One recent Saturday afternoon, as I sat in my Columbia office working on a sermon, I heard the doorbell. I opened the door and guess what, it was Cathy and Joe at the door. "Wow! This is a big surprise," I exclaimed. "What brought you to Columbia? You should have told me you were coming!" Turns out that Joe is a beer connoisseur and he learned about a reputable brewery in town so he decided to come check it out. They also figured that since they were in the neighborhood, they should check on me. Thankfully, I was in the office so we had the chance to visit with each other. I took them on a tour of our campus and they were very impressed. To Cathy and Joe and all the wonderful people of St. Paul’s, M3daas3.

These are but snippets of my time and ministry at St. Paul’s. I learned a lot there, so when I departed for my new chapter at Christ Church, I felt this sense of having had a fulfilling ministry. I am thankful that I was provided with a unique platform to be inviting, innovative, creative, collaborative, empowering, and strategic with, and to shape the life of many beautiful people and ministries. To Cliff, who gave me this opportunity, M3daas3.
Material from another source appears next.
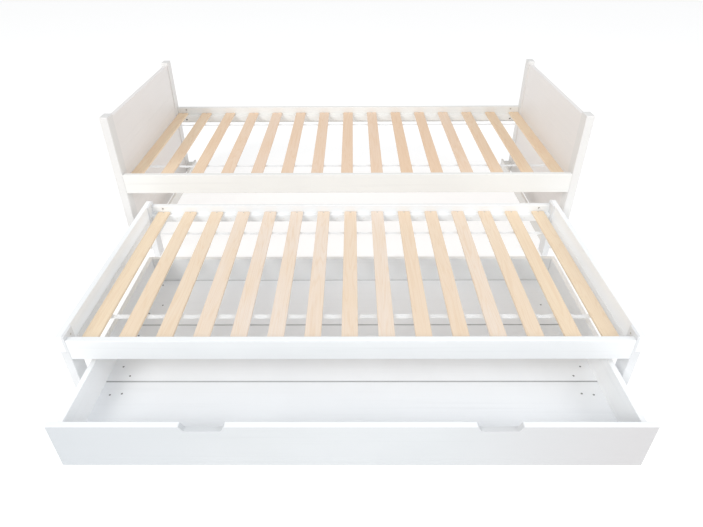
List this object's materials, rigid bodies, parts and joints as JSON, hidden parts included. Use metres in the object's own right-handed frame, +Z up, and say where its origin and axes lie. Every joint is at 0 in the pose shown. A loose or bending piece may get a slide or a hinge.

It is interesting to note that it was during one of these St. Paul's youth trips to North Dakota to volunteer at Standing Rock Reservation when I answered a phone call from Donna Campagna and Steve Alpern of Christ Church, Columbia. If they had called even a minute earlier, they would have missed me because I would still be on the plane. To Donna and Steve, M3daas3.

This initial call from Donna and Steve eventually led to my call to Christ Church as Rector. This September will mark seven years for me here, and I think it has been a wonderful ministry. I am so grateful to God for the gift and blessing of being at Christ Church. Providence has a way of bringing things together. M3daas3.


(M3daas3 means "Thank You" in my native dialect. This thank-you tour of sorts is meant to highlight pivotal moments and people in my life and to give thanks for all those who, by the grace of God, made it happen for me. This is part 4 of a multi-part series (part one; part two; part three). It turns out that I have more to write than I originally thought!)